Q11. How do you manage stakeholders?

Answer:

  • Identify stakeholders and their expectations

  • Maintain regular communication (weekly/monthly updates)

  • Be transparent about progress, risks, and delays

  • Align engineering goals with business objectives

  • Use data-driven updates (metrics, KPIs)

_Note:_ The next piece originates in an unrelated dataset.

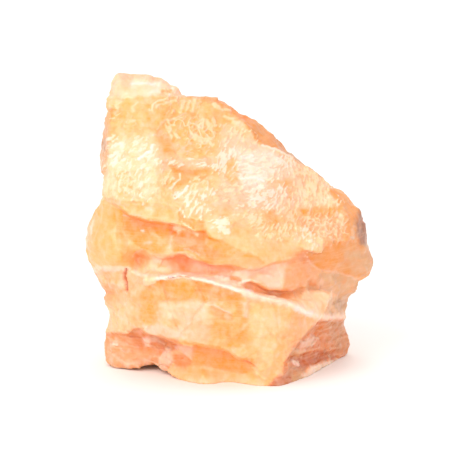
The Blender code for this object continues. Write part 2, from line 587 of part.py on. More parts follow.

  • Manage expectations proactively


Q12. How do you align engineering work with business goals?

Answer:

  • Translate business goals into technical objectives

  • Use OKRs to connect both

  • Prioritize work based on impact

  • Participate in product discussions early

  • Ensure engineers understand the “why” behind tasks

  • Measure outcomes (not just output)


7. Behavioral / Scenario-Based

Q13. Describe a time you had to make a tough decision.

Answer (framework):
Use STAR method:

  • Situation: Context of the problem

  • Task: What needed to be done

  • Action: What steps you took

  • Result: Outcome and learnings

Example themes:

  • Cutting scope to meet deadlines

  • Reallocating team members

  • Choosing between technical trade-offs

  • Handling conflict between teams


8. Metrics & Performance

Q14. What metrics do you track as an Engineering Manager?

Answer:

  • Delivery metrics

    • Velocity

    • Cycle time

    • Lead time

  • Quality metrics

    • Defect rates

    • Escaped bugs

    • Code review feedback

  • Team health

    • Employee satisfaction

    • Attrition rate

    • Engagement

  • Operational metrics

    • System uptime

    • Incident frequency

Use metrics as signals, not absolute judgments.